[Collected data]
##########

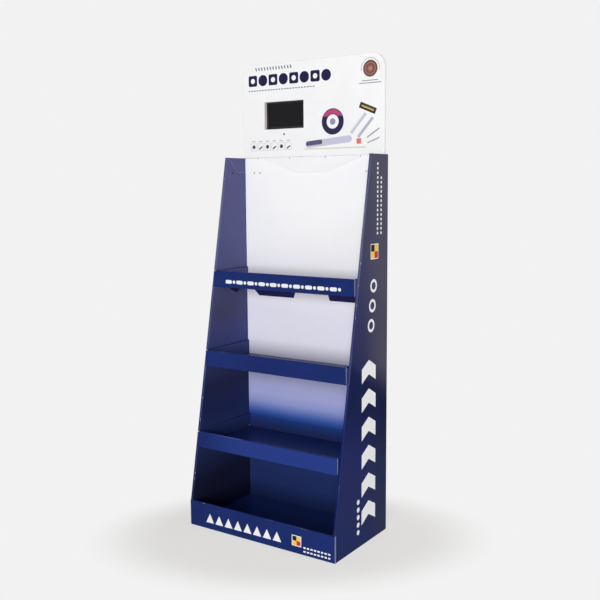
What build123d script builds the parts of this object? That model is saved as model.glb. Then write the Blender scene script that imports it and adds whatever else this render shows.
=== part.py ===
from build123d import *
import math
import os

# A floor-standing cardboard display stand: a double-walled body wrap with a slanted front,
# a back liner, three hung shelf trays, a base tray with a front band, and a header card that
# carries a small video screen. Millimetres, +Z up, the shopper stands on the -Y side, and the
# origin is at the bottom centre of the whole stand.

# Corrugated card
card = 2.5
fold_gap = 0.3
fold_radius = 2.0
fit_gap = 0.3
crease_flat = 0.1

# Body wrap
width = 600.0
depth = 343.0
side_height = 1293.0
top_depth = 114.0
side_hollow = 4.0
back_hollow = 2.2
flange_width = 40.0
liner_side_gap = 0.8
closure_drop = 54.0
closure_slant = 50.0
closure_corner_radius = 16.0

# Tuck flap that closes the back's top edge
tuck_drop = 57.0
tuck_edge_inset = 78.0
tuck_end_run = 153.0

# Punched holes near the top
punched_hole_diameter = 6.2
punched_hole_drop = 54.5
back_hole_insets = (43.0, 69.0)
side_hole_inset = 88.0

# Base tray
band_height = 90.5
band_hollow = 4.0
base_hollow = 6.0
base_side_gap = 0.5

# Shelf trays, each height being that of the tray's underside
lower_shelf_height = 278.0
middle_shelf_height = 561.0
top_shelf_height = 838.0
lip_height = 57.5
lip_hollow = 4.0
lip_proud = 3.0
tray_side_gap = 2.5
tray_wall_hollow = 0.6
tray_wall_height = 57.5

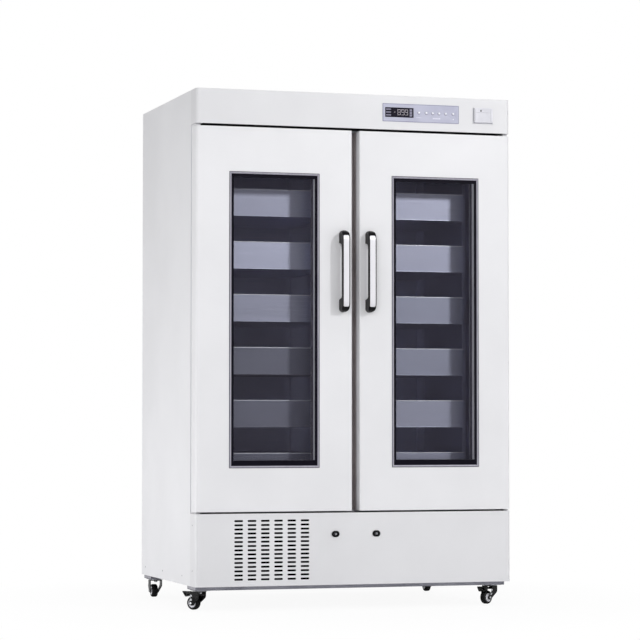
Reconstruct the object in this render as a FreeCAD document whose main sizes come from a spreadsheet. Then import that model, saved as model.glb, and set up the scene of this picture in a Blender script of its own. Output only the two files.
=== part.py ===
import FreeCAD, Part
import math
import os
import re
import Sketcher

# Blood bank refrigerator with two glazed doors, twelve drawers and four casters.
# X runs to the right, Y to the back and Z up. The origin is on the floor, under the
# centre of the bounding box, and every size is in millimetres.
# Lengths called "behind" are counted backwards from the plane of the doors' faces.

SIZES = {
    # whole cabinet
    "width": 1220,
    "depth": 840,
    "height": 1900,
    "handle_reach": 48,
    "body_lift": 88,
    "skin": 1.2,
    "corner": 12,
    # front zones, measured up from the floor
    "base_top": 352,
    "door_bottom": 358.5,
    "door_top": 1763,
    "header_bottom": 1772,
    # insulated compartment
    "frame_behind": 74,
    "frame_plate": 4,
    "cavity_half": 548,
    "cavity_bottom": 405,
    "cavity_top": 1717,
    "cavity_back": 780,
    "foam_bottom": 335,
    "foam_top": 1790,
    "liner_sheet": 1,
    "mullion_half": 46,
    "mullion_deep": 50,
    # doors
    "centre_gap": 29,
    "free_corner": 5,
    "door_pan": 64,
    "door_thick": 68,
    "gasket_thick": 5.5,
    "gasket_wide": 20,
    "gasket_inset": 7,
    "window_near": 140.5,
    "window_far": 484.5,
    "window_bottom": 517,
    "window_top": 1599,
    "bezel_wide": 8,
    "bezel_proud": 3,
    "pane_thick": 5,
    "pane_edge": 5.5,
    "pane_behind": 2,
    "pane_room": 0.4,
    "reveal_side": 17.5,
    "reveal_sill": 28,
    "inner_pane_behind": 46,
    # door hinges
    "hinge_inset": 12,
    "hinge_behind": 25,
    "pin_radius": 5,
    "pin_clearance": 0.05,
    "pin_deep": 15,
    "bracket_thick": 4,
    "top_bracket_thick": 6,
    "bracket_wide": 18,
    "bracket_leg": 20,
    "bracket_gap": 1,
    # door handles
    "handle_centre": 51,
    "handle_bottom": 1089,
    "handle_long": 302,
    "handle_wide": 28,
    "handle_grip": 17,
    "handle_foot": 46,
    "handle_bend": 36,
    "handle_inner_bend": 9,
    "insert_half": 11,
    "insert_round": 5,
    "insert_inset": 19,
    "insert_deep": 1.2,
    # control panel and printer
    "panel_left": 105,
    "panel_right": 407,
    "panel_bottom": 1802.4,
    "panel_top": 1870,
    "panel_proud": 1.5,
    "panel_box_deep": 45,
    "display_left": 115,
    "display_right": 227,
    "display_bottom": 1819,
    "display_top": 1855.5,
    "button_height": 1838.8,
    "button_radius": 4,
    "button_lift": 2.9,
    "button_stem": 2.5,
    "well_radius": 2.9,
    "well_deep": 9,
    "printer_left": 463.5,
    "printer_right": 542.6,
    "printer_bottom": 1807,
    "printer_top": 1865.8,
    "flap_thick": 3.3,
    "flap_gap": 0.3,
    "tray_deep": 60,
    "tray_wall": 2,
    "tray_edge": 3,
    "paper_radius": 16,
    # louvre and locks of the base panel
    "slot_wide": 32.7,
    "slot_high": 6.4,
    "slot_pitch_across": 50.3,
    "slot_pitch_up": 15.15,
    "louvre_left": -464,
    "louvre_bottom": 110,
    "lock_apart": 79,
    "lock_height": 274,
    "lock_wide": 30,
    "lock_high": 23,
    "lock_proud": 4,
    "lock_neck_radius": 8,
    "lock_deep": 24,
    "plug_radius": 6,
    "plug_proud": 1.5,
    "keyway_half_wide": 0.9,
    "keyway_half_high": 4,
    # drawers and their racks
    "drawer_near": 66,
    "drawer_far": 462,
    "drawer_behind": 100,
    "drawer_long": 560,
    "drawer_high": 101,
    "drawer_sheet": 1,
    "drawer_first": 470,
    "drawer_pitch": 195,
    "hem_high": 6,
    "hem_thick": 4,
    "runner_near": 62,
    "runner_far": 466,
    "runner_web": 26,
    "runner_flange": 12,
    "runner_sheet": 1.5,
    "post_wide": 14,
    "post_front_behind": 130,
    "post_back_behind": 640,
    # base frame and casters
    "beam_half": 600,
    "beam_high": 15,
    "beam_sheet": 2,
    "front_beam_behind": 40,
    "front_beam_deep": 115,
    "rear_beam_behind": 730,
    "rear_beam_deep": 108,
    "caster_x": 567,
    "caster_front_behind": 93,
    "caster_rear_behind": 784,
    "plate_half": 30,
    "plate_thick": 2.5,
    "kingpin_radius": 4,
    "wheel_radius": 25,
    "wheel_wide": 23,
    "trail": 29,
    "axle_radius": 3,
    "fork_sheet": 2.6,
    "fork_top_half": 24,
    "fork_foot_half": 16.2,
    "fork_bend": 45,
    "fork_foot": 16,
    "fork_crown": 68,
    "fork_lead": 9,
    "race_radius": 20,
    "race_thick": 2.1,
    "nut_radius": 6.5,
    "nut_high": 5.5,
    "pedal_pivot": 12,
    "pedal_height": 59,
    "pedal_radius": 2,
    "pedal_half": 15.2,
    "pedal_sheet": 2,
    "pedal_reach": 77,
    "pedal_tip_half": 6,
    # refrigeration
    "compressor_x": 330,
    "compressor_behind": 470,
    "compressor_radius": 80,
    "condenser_x": -322,
    "condenser_behind": 100,
    "fan_radius": 98,
    "duct_behind": 700,
    "vent_pitch_across": 230,
    "vent_pitch_up": 190,
    # low in the back
    "rear_slots_left": -430,
    "rear_slots_up": 60,
    "rear_slot_wide": 60,
    "rear_slot_high": 8,
    "rear_slot_pitch_across": 80,
    "rear_slot_pitch_up": 20,
    "inlet_left": 400,
    "inlet_right": 450,
    "inlet_bottom": 148,
    "inlet_top": 180,
    "inlet_deep": 32,
}

FRONT = "((handle_reach - depth) / 2)"
BACK = "((handle_reach + depth) / 2)"
BUTTONS = [248, 277.5, 302.5, 328, 354, 384]
BUTTON_NAMES = ["mute", "lamp", "set", "up", "down", "power"]
LEVELS = 6
SLOT_COLUMNS = 6
SLOT_ROWS = 15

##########

Task prompt →
Make an exact copy of the data above.

Expected output →
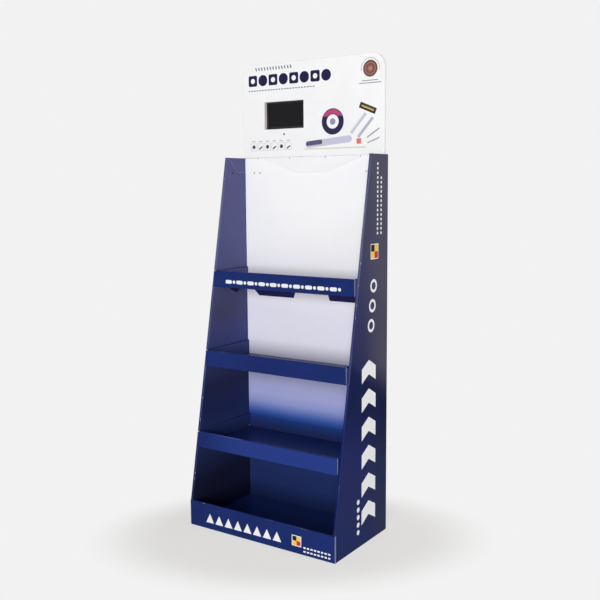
What build123d script builds the parts of this object? That model is saved as model.glb. Then write the Blender scene script that imports it and adds whatever else this render shows.
=== part.py ===
from build123d import *
import math
import os

# A floor-standing cardboard display stand: a double-walled body wrap with a slanted front,
# a back liner, three hung shelf trays, a base tray with a front band, and a header card that
# carries a small video screen. Millimetres, +Z up, the shopper stands on the -Y side, and the
# origin is at the bottom centre of the whole stand.

# Corrugated card
card = 2.5
fold_gap = 0.3
fold_radius = 2.0
fit_gap = 0.3
crease_flat = 0.1

# Body wrap
width = 600.0
depth = 343.0
side_height = 1293.0
top_depth = 114.0
side_hollow = 4.0
back_hollow = 2.2
flange_width = 40.0
liner_side_gap = 0.8
closure_drop = 54.0
closure_slant = 50.0
closure_corner_radius = 16.0

# Tuck flap that closes the back's top edge
tuck_drop = 57.0
tuck_edge_inset = 78.0
tuck_end_run = 153.0

# Punched holes near the top
punched_hole_diameter = 6.2
punched_hole_drop = 54.5
back_hole_insets = (43.0, 69.0)
side_hole_inset = 88.0

# Base tray
band_height = 90.5
band_hollow = 4.0
base_hollow = 6.0
base_side_gap = 0.5

# Shelf trays, each height being that of the tray's underside
lower_shelf_height = 278.0
middle_shelf_height = 561.0
top_shelf_height = 838.0
lip_height = 57.5
lip_hollow = 4.0
lip_proud = 3.0
tray_side_gap = 2.5
tray_wall_hollow = 0.6
tray_wall_height = 57.5

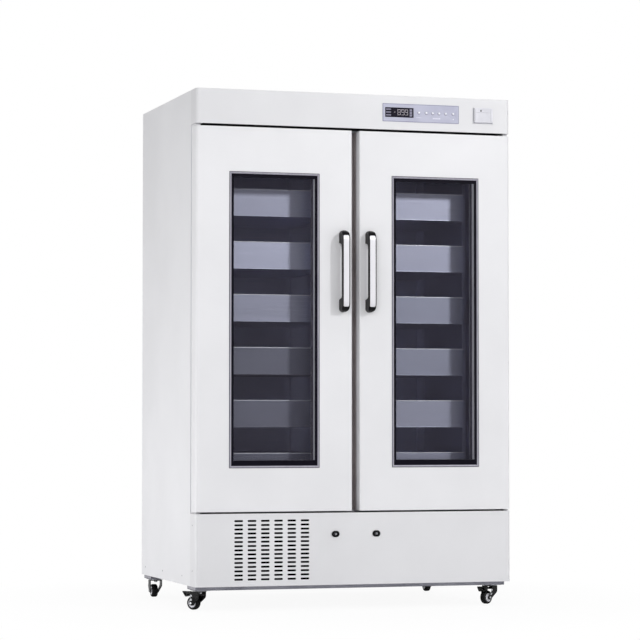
Reconstruct the object in this render as a FreeCAD document whose main sizes come from a spreadsheet. Then import that model, saved as model.glb, and set up the scene of this picture in a Blender script of its own. Output only the two files.
=== part.py ===
import FreeCAD, Part
import math
import os
import re
import Sketcher

# Blood bank refrigerator with two glazed doors, twelve drawers and four casters.
# X runs to the right, Y to the back and Z up. The origin is on the floor, under the
# centre of the bounding box, and every size is in millimetres.
# Lengths called "behind" are counted backwards from the plane of the doors' faces.

SIZES = {
    # whole cabinet
    "width": 1220,
    "depth": 840,
    "height": 1900,
    "handle_reach": 48,
    "body_lift": 88,
    "skin": 1.2,
    "corner": 12,
    # front zones, measured up from the floor
    "base_top": 352,
    "door_bottom": 358.5,
    "door_top": 1763,
    "header_bottom": 1772,
    # insulated compartment
    "frame_behind": 74,
    "frame_plate": 4,
    "cavity_half": 548,
    "cavity_bottom": 405,
    "cavity_top": 1717,
    "cavity_back": 780,
    "foam_bottom": 335,
    "foam_top": 1790,
    "liner_sheet": 1,
    "mullion_half": 46,
    "mullion_deep": 50,
    # doors
    "centre_gap": 29,
    "free_corner": 5,
    "door_pan": 64,
    "door_thick": 68,
    "gasket_thick": 5.5,
    "gasket_wide": 20,
    "gasket_inset": 7,
    "window_near": 140.5,
    "window_far": 484.5,
    "window_bottom": 517,
    "window_top": 1599,
    "bezel_wide": 8,
    "bezel_proud": 3,
    "pane_thick": 5,
    "pane_edge": 5.5,
    "pane_behind": 2,
    "pane_room": 0.4,
    "reveal_side": 17.5,
    "reveal_sill": 28,
    "inner_pane_behind": 46,
    # door hinges
    "hinge_inset": 12,
    "hinge_behind": 25,
    "pin_radius": 5,
    "pin_clearance": 0.05,
    "pin_deep": 15,
    "bracket_thick": 4,
    "top_bracket_thick": 6,
    "bracket_wide": 18,
    "bracket_leg": 20,
    "bracket_gap": 1,
    # door handles
    "handle_centre": 51,
    "handle_bottom": 1089,
    "handle_long": 302,
    "handle_wide": 28,
    "handle_grip": 17,
    "handle_foot": 46,
    "handle_bend": 36,
    "handle_inner_bend": 9,
    "insert_half": 11,
    "insert_round": 5,
    "insert_inset": 19,
    "insert_deep": 1.2,
    # control panel and printer
    "panel_left": 105,
    "panel_right": 407,
    "panel_bottom": 1802.4,
    "panel_top": 1870,
    "panel_proud": 1.5,
    "panel_box_deep": 45,
    "display_left": 115,
    "display_right": 227,
    "display_bottom": 1819,
    "display_top": 1855.5,
    "button_height": 1838.8,
    "button_radius": 4,
    "button_lift": 2.9,
    "button_stem": 2.5,
    "well_radius": 2.9,
    "well_deep": 9,
    "printer_left": 463.5,
    "printer_right": 542.6,
    "printer_bottom": 1807,
    "printer_top": 1865.8,
    "flap_thick": 3.3,
    "flap_gap": 0.3,
    "tray_deep": 60,
    "tray_wall": 2,
    "tray_edge": 3,
    "paper_radius": 16,
    # louvre and locks of the base panel
    "slot_wide": 32.7,
    "slot_high": 6.4,
    "slot_pitch_across": 50.3,
    "slot_pitch_up": 15.15,
    "louvre_left": -464,
    "louvre_bottom": 110,
    "lock_apart": 79,
    "lock_height": 274,
    "lock_wide": 30,
    "lock_high": 23,
    "lock_proud": 4,
    "lock_neck_radius": 8,
    "lock_deep": 24,
    "plug_radius": 6,
    "plug_proud": 1.5,
    "keyway_half_wide": 0.9,
    "keyway_half_high": 4,
    # drawers and their racks
    "drawer_near": 66,
    "drawer_far": 462,
    "drawer_behind": 100,
    "drawer_long": 560,
    "drawer_high": 101,
    "drawer_sheet": 1,
    "drawer_first": 470,
    "drawer_pitch": 195,
    "hem_high": 6,
    "hem_thick": 4,
    "runner_near": 62,
    "runner_far": 466,
    "runner_web": 26,
    "runner_flange": 12,
    "runner_sheet": 1.5,
    "post_wide": 14,
    "post_front_behind": 130,
    "post_back_behind": 640,
    # base frame and casters
    "beam_half": 600,
    "beam_high": 15,
    "beam_sheet": 2,
    "front_beam_behind": 40,
    "front_beam_deep": 115,
    "rear_beam_behind": 730,
    "rear_beam_deep": 108,
    "caster_x": 567,
    "caster_front_behind": 93,
    "caster_rear_behind": 784,
    "plate_half": 30,
    "plate_thick": 2.5,
    "kingpin_radius": 4,
    "wheel_radius": 25,
    "wheel_wide": 23,
    "trail": 29,
    "axle_radius": 3,
    "fork_sheet": 2.6,
    "fork_top_half": 24,
    "fork_foot_half": 16.2,
    "fork_bend": 45,
    "fork_foot": 16,
    "fork_crown": 68,
    "fork_lead": 9,
    "race_radius": 20,
    "race_thick": 2.1,
    "nut_radius": 6.5,
    "nut_high": 5.5,
    "pedal_pivot": 12,
    "pedal_height": 59,
    "pedal_radius": 2,
    "pedal_half": 15.2,
    "pedal_sheet": 2,
    "pedal_reach": 77,
    "pedal_tip_half": 6,
    # refrigeration
    "compressor_x": 330,
    "compressor_behind": 470,
    "compressor_radius": 80,
    "condenser_x": -322,
    "condenser_behind": 100,
    "fan_radius": 98,
    "duct_behind": 700,
    "vent_pitch_across": 230,
    "vent_pitch_up": 190,
    # low in the back
    "rear_slots_left": -430,
    "rear_slots_up": 60,
    "rear_slot_wide": 60,
    "rear_slot_high": 8,
    "rear_slot_pitch_across": 80,
    "rear_slot_pitch_up": 20,
    "inlet_left": 400,
    "inlet_right": 450,
    "inlet_bottom": 148,
    "inlet_top": 180,
    "inlet_deep": 32,
}

FRONT = "((handle_reach - depth) / 2)"
BACK = "((handle_reach + depth) / 2)"
BUTTONS = [248, 277.5, 302.5, 328, 354, 384]
BUTTON_NAMES = ["mute", "lamp", "set", "up", "down", "power"]
LEVELS = 6
SLOT_COLUMNS = 6
SLOT_ROWS = 15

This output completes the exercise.